The classical inclination of Lombard art was particularly pronounced during the second half of the 15th century. The central event was the arrival of the Urbino-born Donato Bramante, already a pre-eminent figure of the local Renaissance. Together with the Sienese Francesco di Giorgio Martini, also well-versed in the teaching of Brunelleschi and Alberti, he introduced the modern principles of illusory perspective both in painting - the Men at Arms in the Casa Panigarola - and in architecture - the choir of San Satiro and the majestic tribune of Santa Maria delle Grazie.

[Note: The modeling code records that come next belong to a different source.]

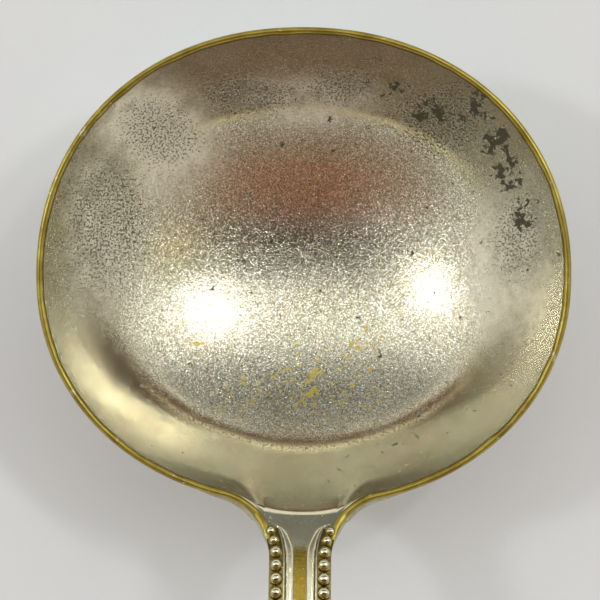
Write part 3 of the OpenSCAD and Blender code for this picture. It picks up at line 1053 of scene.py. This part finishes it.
def bead_look(look):
    """Bright on top of each bead, brass on its shoulders, darker low down in the gaps and on the strip
    under the beads.
    """
    mm = look.object_mm()
    ragged = look.all_of(look.maths("SUBTRACT", look.noise(mm, 0.5, 3, 0.6, 1), 0.5), 0.5)
    height = look.maths("ADD", look.attribute("crown"), ragged)
    color, roughness = plate_base(look, mm, 0.5)
    brass = look.blend(look.noise(mm, 0.9, 3, 0.6, 2), BRASS, BRASS_DEEP)
    color = look.blend(look.all_of(look.ramp(height, 0.92, 0.66), 0.9), color, brass)
    # darker towards the low sides of the beads and on the strip under them
    color = look.blend(look.all_of(look.ramp(height, 0.15, -0.3), 0.45), color, TARNISH)
    fine = look.noise(mm, 0.14, 2, 0.6, 3)
    look.surface(color, roughness, look.bump(fine, BEAD_RELIEF * MM))


# ------------------------------------------------------------------ the object
bowl_material = new_material("bowl_plate", bowl_look)
handle_material = new_material("handle_plate", handle_look)
bead_material = new_material("bead_plate", bead_look)
build_bowl(bowl_material)
build_rim_wire(new_material("bare_brass", brass_look))
build_heel_drop(new_material("back_plate", back_look))
build_stem(handle_material)
build_thread(-1, "thread_wire_left", "thread_left", handle_material)
build_thread(1, "thread_wire_right", "thread_right", handle_material)
build_bead_row(-1, "beads_left", "bead_row_left", bead_material)
build_bead_row(1, "beads_right", "bead_row_right", bead_material)
build_tip_bead(bead_material)


# ------------------------------------------------------------------ table, light and camera
PAPER_DARK, PAPER_LIGHT = (0.65, 0.685, 0.73, 1), (0.695, 0.73, 0.775, 1)
TABLE_GAP = 0.02                   # the table lies this far under the spoon, in mm


def table_look(look):
    mm = look.object_mm()
    tone = look.blend(look.noise(mm, 22, 4, 0.55, 1), PAPER_DARK, PAPER_LIGHT)
    fibre = look.noise(mm, 1.2, 3, 0.6, 2)
    look.surface(tone, 0.75, look.bump(fibre, PAPER_RELIEF * MM), 0.0)


def build_table():
    half, cells = 1.2, 8           # half the table's side in metres, and squares along it
    bm = bmesh.new()
    bmesh.ops.create_grid(bm, x_segments=cells, y_segments=cells, size=half)
    mesh = bpy.data.meshes.new("table_top")
    bm.to_mesh(mesh)
    bm.free()
    mesh.materials.append(new_material("table_paper", table_look))
    table = bpy.data.objects.new("table_top", mesh)
    table.location.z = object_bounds()[0][2] - TABLE_GAP * MM
    bpy.context.scene.collection.objects.link(table)


def from_zenith(right, forward):
    """Unit direction tilted from straight up by degrees to +X and by degrees to +Y."""
    return Vector((tan(radians(right)), tan(radians(forward)), 1)).normalized()


BOWL_CENTRE = Vector((0, OVAL_Y, RIM_Z)) * MM


LAMP_DISTANCE = 0.9                # metres from the bowl
# name, degrees from straight up to +X and to +Y, width in metres, watts, and colour
LAMPS = [("lamp_right", 34, 19, 0.10, 0.9, (1.0, 0.98, 0.95)),
         ("lamp_right_far", 27.5, 28, 0.06, 0.6, (1.0, 0.98, 0.95)),
         ("lamp_left", -44.5, 12, 0.10, 1.25, (1.0, 0.99, 0.97))]


def add_lamp(name, right, forward, size, power, tint):
    data = bpy.data.lights.new(name, "AREA")
    data.shape = "DISK"
    data.size = size
    data.energy = power
    data.color = tint
    lamp = bpy.data.objects.new(name, data)
    away = from_zenith(right, forward)
    lamp.location = BOWL_CENTRE + away * LAMP_DISTANCE
    lamp.rotation_euler = away.to_track_quat("Z", "Y").to_euler()
    bpy.context.scene.collection.objects.link(lamp)


ROOM_BASE = (0.98, 0.94, 0.87, 1)
HORIZON, HORIZON_FROM, HORIZON_FULL = (1.35, 1.31, 1.2, 1), 69, 76  # its colour, and degrees from up
# soft patches of the room: degrees from straight up to +X and to +Y, half sizes, and colour
ROOM = [((0, -42), (104, 46), (0.46, 0.42, 0.36)),        # dimmer side of the room, past the handle
        ((0, 61), (88, 33), (0.26, 0.27, 0.26)),         # its far side
        ((0, 25), (110, 20), (1.74, 1.71, 1.60)),        # pale ceiling, a band from side to side
        ((0, -31), (60, 33), (0.40, 0.17, 0.10)),        # whoever stands at the handle
        ((6, -3), (74, 22), (0.04, 0.04, 0.035)),        # the camera held over the bowl
        ((46, -4), (9, 5), (2.4, 2.0, 0.5))]             # a small yellow light


def build_sky():
    """The room as the bowl mirrors it: soft pale light, with one darker side."""
    world = bpy.data.worlds.new("room")
    bpy.context.scene.world = world
    world.use_nodes = True
    look = Look(world.node_tree)
    way = look.vector("NORMALIZE", look.node("ShaderNodeTexCoord").outputs["Generated"])
    tilt = look.maths("MULTIPLY", look.maths("ARCCOSINE", look.parts(way)["Z"]), 180 / pi)
    level = look.vector("NORMALIZE", look.vector("MULTIPLY", way, (1, 1, 0)))
    place = look.vector("SCALE", level, tilt)
    color = ROOM_BASE
    for middle, half, tint in ROOM:
        color = look.blend(look.patches(place, [middle + half]), color, tint + (1,))
    color = look.blend(look.ramp(tilt, HORIZON_FROM, HORIZON_FULL), color, HORIZON)
    backdrop = look.node("ShaderNodeBackground", Color=color, Strength=1.0)
    out = look.node("ShaderNodeOutputWorld")
    look.tree.links.new(backdrop.outputs["Background"], out.inputs["Surface"])


def build_camera():
    """Nearly straight above the bowl, turned a little, with the first of the handle in view."""
    height, field = 0.20, 0.0671   # metres above the rim, and metres of the rim's plane in view
    roll = radians(0.75)
    aim = BOWL_CENTRE + Vector((-0.39, -2.8, 0)) * MM
    data = bpy.data.cameras.new("camera")
    data.sensor_width = 36
    data.lens = 36 * height / field
    data.clip_start = 0.005
    camera = bpy.data.objects.new("camera", data)
    camera.location = aim + Vector((0, 0, height))
    camera.rotation_euler = (0, 0, roll)
    bpy.context.scene.collection.objects.link(camera)
    bpy.context.scene.camera = camera


build_table()
build_sky()
for lamp_settings in LAMPS:
    add_lamp(*lamp_settings)
build_camera()
bpy.context.scene.view_settings.view_transform = "Standard"
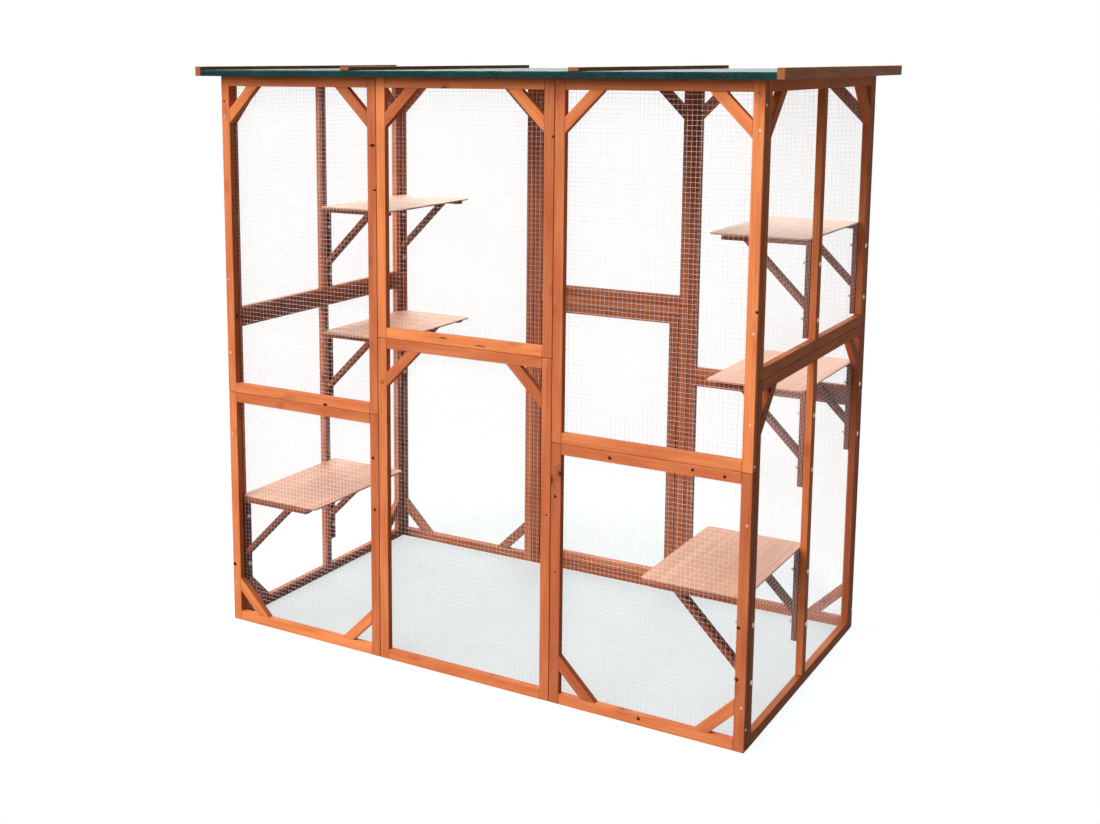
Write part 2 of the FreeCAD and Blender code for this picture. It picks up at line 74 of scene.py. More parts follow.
class Flow:
    # wraps an output socket, so that sums and products of sockets make Math nodes
    def __init__(self, tree, socket):
        self.tree = tree
        self.socket = socket

    __add__, __radd__ = operators("ADD")
    __sub__, __rsub__ = operators("SUBTRACT")
    __mul__, __rmul__ = operators("MULTIPLY")
    __truediv__, __rtruediv__ = operators("DIVIDE")

    def maths(self, operation, *others):
        return addNode(self.tree, "ShaderNodeMath", (self, *others), operation=operation)

    def vector(self, operation, *others):
        output = "Value" if operation in ("LENGTH", "DOT_PRODUCT") else "Vector"
        return addNode(self.tree, "ShaderNodeVectorMath", (self, *others), output, operation=operation)

    def scaled(self, factors):
        return self.vector("MULTIPLY", factors)

    def part(self, axis):
        return addNode(self.tree, "ShaderNodeSeparateXYZ", (self,), axis)

    # 0 below low and 1 above high, smooth in between; low may be the larger one
    def step(self, low, high):
        flipped = low > high
        values = (self, min(low, high), max(low, high), float(flipped), float(not flipped))
        return addNode(self.tree, "ShaderNodeMapRange", values, interpolation_type="SMOOTHSTEP")


class Shader:
    # one material: its textures, its colour mixes and the Principled surface at the end
    def __init__(self, name, metallic=0.0):
        self.material = bpy.data.materials.new(name)
        self.material.use_nodes = True
        self.tree = self.material.node_tree
        self.surface = self.tree.nodes["Principled BSDF"]
        self.set(Metallic=metallic)

    def objectPlace(self):
        return addNode(self.tree, "ShaderNodeTexCoord", output="Object")

    def attribute(self, name, output="Fac"):
        return addNode(self.tree, "ShaderNodeAttribute", output=output, attribute_name=name)

    def noise(self, place, scale=1.0, detail=3.0, roughness=0.55, distortion=0.0):
        values = {"Vector": place, "Scale": scale, "Detail": detail, "Roughness": roughness,
                  "Distortion": distortion}
        return addNode(self.tree, "ShaderNodeTexNoise", values, "Fac")

    def cells(self, place, scale=1.0, output="Color"):
        return addNode(self.tree, "ShaderNodeTexVoronoi", {"Vector": place, "Scale": scale}, output)

    def colour(self, amount, first, second, blend="MIX"):
        first, second = (value if isinstance(value, Flow) else (*value, 1.0) for value in (first, second))
        return addNode(self.tree, "ShaderNodeMix", {0: amount, 6: first, 7: second}, 2,
                       data_type="RGBA", blend_type=blend)

    def bump(self, height, distance, strength=1.0):
        values = {"Height": height, "Distance": distance, "Strength": strength}
        self.set(Normal=addNode(self.tree, "ShaderNodeBump", values))

    def set(self, **values):
        for name, value in values.items():
            if name == "Base_Color" and isinstance(value, tuple):
                value = (*value, 1.0)
            connect(self.tree, self.surface.inputs[name.replace("_", " ")], value)
        return self.material


# Wood. Every board carries its own grain space: X along the fibres, in metres.

stain = dict(
    pale=(0.71, 0.218, 0.076), middle=(0.59, 0.152, 0.050), deep=(0.30, 0.060, 0.020),
    knot=(0.060, 0.016, 0.009), endGrain=(0.26, 0.075, 0.032), gloss=0.14, tintSpread=0.50,
    ringSpacing=0.0058, ringDepth=0.17, knotCell=(0.21, 0.042, 0.042), knotChance=(0.60, 0.64),
    knotStretch=(0.62, 1.0, 1.0), knotEdge=(0.0074, 0.0052), haloEdge=(0.022, 0.005),
    ragged=0.0022, ringWander=0.016, ringPush=0.006, fibreScale=(14.0, 900.0, 900.0),
    streakScale=(3.0, 120.0, 120.0), cloudScale=(5.0, 26.0, 26.0), reliefDepth=0.0006,
)
# a darker, less glossy copy of the stain for the back and left walls and the door: painted shade, where the
# roof keeps light off them
paintedShadeStain = dict(stain, gloss=0.06, pale=(0.56, 0.17, 0.065), middle=(0.45, 0.115, 0.042),
                 deep=(0.22, 0.045, 0.017))
# a much darker copy again for the shelf brackets: painted shade under the roof
paintedShadeBracketStain = dict(paintedShadeStain, pale=(0.28, 0.074, 0.036), middle=(0.21, 0.052, 0.026),
                    deep=(0.11, 0.026, 0.014))
roofStain = dict(stain, pale=(0.62, 0.25, 0.13), middle=(0.50, 0.17, 0.08))


def woodMaterial(name, look):
    shade = Shader(name)
    grain = shade.attribute("grainSpace", "Vector")
    tint, endFace = shade.attribute("boardTint"), shade.attribute("endFace")
    # knots: rare points in the log, seen where a face passes close to one
    cell = look["knotCell"]
    cellPlace = grain.scaled(tuple(1 / size for size in cell))
    away = shade.cells(cellPlace, output="Position").vector("SUBTRACT", cellPlace).scaled(cell)
    distance = away.scaled(look["knotStretch"]).vector("LENGTH")
    chosen = shade.cells(cellPlace).part("X").step(*look["knotChance"])
    ragged = shade.noise(grain, 420.0, 2.0) * look["ragged"]
    knot = (distance + ragged).step(*look["knotEdge"]) * chosen
    halo = distance.step(*look["haloEdge"]) * chosen
    # growth rings round a pith that lies outside the board, pushed aside by the knots
    wander = shade.noise(grain.scaled((2.2, 14.0, 14.0)), detail=2.0) * look["ringWander"]
    radius = grain.scaled((0.0, 1.0, 1.0)).vector("LENGTH") + wander + halo * look["ringPush"]
    ring = (radius / look["ringSpacing"]).maths("FRACT")
    late = ring.step(0.35, 0.92) * ring.step(1.0, 0.93)
    # long fibres and broad bands of a stain that soaked in unevenly
    fibres = shade.noise(grain.scaled(look["fibreScale"]), roughness=0.65)
    streaks = shade.noise(grain.scaled(look["streakScale"]), roughness=0.6)
    clouds = shade.noise(grain.scaled(look["cloudScale"]), detail=2.0, roughness=0.5)
    body = shade.colour(clouds.step(0.30, 0.72), look["middle"], look["pale"])
    for amount, tone in ((streaks.step(0.50, 0.82) * 0.34, "deep"), (late * look["ringDepth"], "deep"),
                         (fibres.step(0.60, 0.86) * 0.24, "deep"), (halo * 0.45, "deep"),
                         (knot * 0.92, "knot"), (endFace * 0.75, "endGrain")):
        body = shade.colour(amount, body, look[tone])
    level = tint * look["tintSpread"] + (1.0 - look["tintSpread"] * 0.55)
    # a darker board is a redder one too
    level = addNode(shade.tree, "ShaderNodeCombineColor", (level, level * (tint * 0.14 + 0.92), level))
    body = shade.colour(1.0, body, level, "MULTIPLY")
    relief = fibres * 0.35 + late * 0.35 + streaks * 0.3 - knot * 0.6
    shade.bump(relief, look["reliefDepth"], 0.7)
    roughness = 0.56 + fibres * 0.22 + endFace * 0.2 - knot * 0.12
    return shade.set(Base_Color=body, Roughness=roughness, Specular_IOR_Level=look["gloss"])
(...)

But even before this, a number of architect-sculptors from central Italy were making their mark on the development of the visual arts. On the recommendation of Piero de' Medici, Antonio Averulino, known as Filarete, came to Milan in 1451 to work on the Sforza Castle, together with his contemporaries Benedetto Ferrini and Jacopo da Cortona. Later the work of Michelozzi Michelozzo enriched local culture with motifs based on Ghiberti and Donatello, in an invigorating revival of subjects from antiquity.
 


Michelozzo, Portal of the Media Bank, 1462-68, Sforza Castle, Milan.
This portal, carved with motifs based on the typology of antique triumphal arches, is the only fragment to survive of the ancient building.

 

 


Donato Bramante, Apse of Santa Maria delle Grazie, Milan.
At the court of il Moro, Bramante, architect, painter, engineer, poet and amateur musician,
was involved in the plans for the cathedral's lantern, the cloister of Sant'Ambrogio,
Pavia Cathedral, and Vigevano Castle.

 

  


Filarete, Sforzinda Project, 1460-64, Biblioteca Nazionale, Florence.
The blueprint for Sforzinda, the ideal Renaissance city, in the pattern of a star with a radiocentric plan, was contained in the 25 books of Filarete's Treatise on Architecture, the first theoretical treatise in the vernacular, written between 1461 and 1464. A spokesman for Tuscan Renaissance culture, Filarete nevertheless revived the late Gothic Lombard tradition.


Filarete, Sforzinda Proect.
Filarete was the planner of a palace for the Sforza on the Grand Canal in Venice. In Milan he was active in the cathedral workshop, collaborated on the Sforza Castle, and designed the Ospidale Miaggiore. The Sforza commissioned the him to devise a planfor a modern and grandiose capital city.